Mitchell worked in a defensive system where the guards remained active when their opponents swung the ball on the 3-point arc. The team used a “new urgency” to cut off options on the perimeter if driving players found themselves in a bad situation.
“Cleveland’s guards are doing their part,” ESPN senior writer Zach Lowe wrote in a January article. “When they opened the season defending with new urgency, it was tempting to chalk it up to week one enthusiasm: This will fade.
Mitchell showed he still had plenty he wanted to prove towards the beginning of the season, saying he knew he could defend during a late-September practice.
“It’s not the ability,” he said. “I can play defense; I know that for a fact.
“I haven’t shown that & that’s what I’m looking forward to do here.”
Every one of Cleveland’s players will have something to prove and improve heading into the offseason.
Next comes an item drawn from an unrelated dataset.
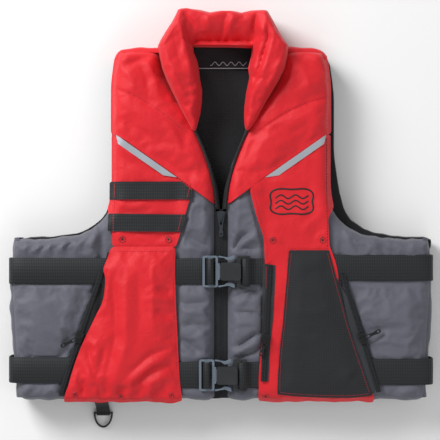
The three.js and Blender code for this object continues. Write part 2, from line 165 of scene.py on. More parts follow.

Mitchell at least met the expectations put upon him on offense, shouldering a large part of the team’s scoring attack during the regular season and leading the team in scoring in Games 1, 3 and 5 of the NBA playoffs.
Mitchell will likely have to improve his defense before the Cavs can take the next step forward and push themselves into a long playoff run. He will also have to continue embracing and growing in his Cavs leadership role and being the calming presence he aspired to be at the beginning of the season.
“Be a leader, be a voice, be a calming presence. Kind of like K-Love and Ricky in a sense,” Donovan Mitchell said in October. “When everybody thinks leader, they think of someone who talks the most. But you’ve got to be able to listen. You’ve got to be receptive to what people are saying.”
Either way, Donovan Mitchell and the Cavs still have plenty of time to figure things out.
“It’s not always going to go your way,” Mitchell said following the Game 5 loss to New York, via ESPN Cavs beat reporter Danny Cunningham. “And it sucks. It hurts. It’s terrible. I’m riding 30 minutes of sleep here, but I wouldn’t want it any other way.
“I work hard for this. You go through this beauty and the struggle. This, there’s going to be a time where we figure this out.”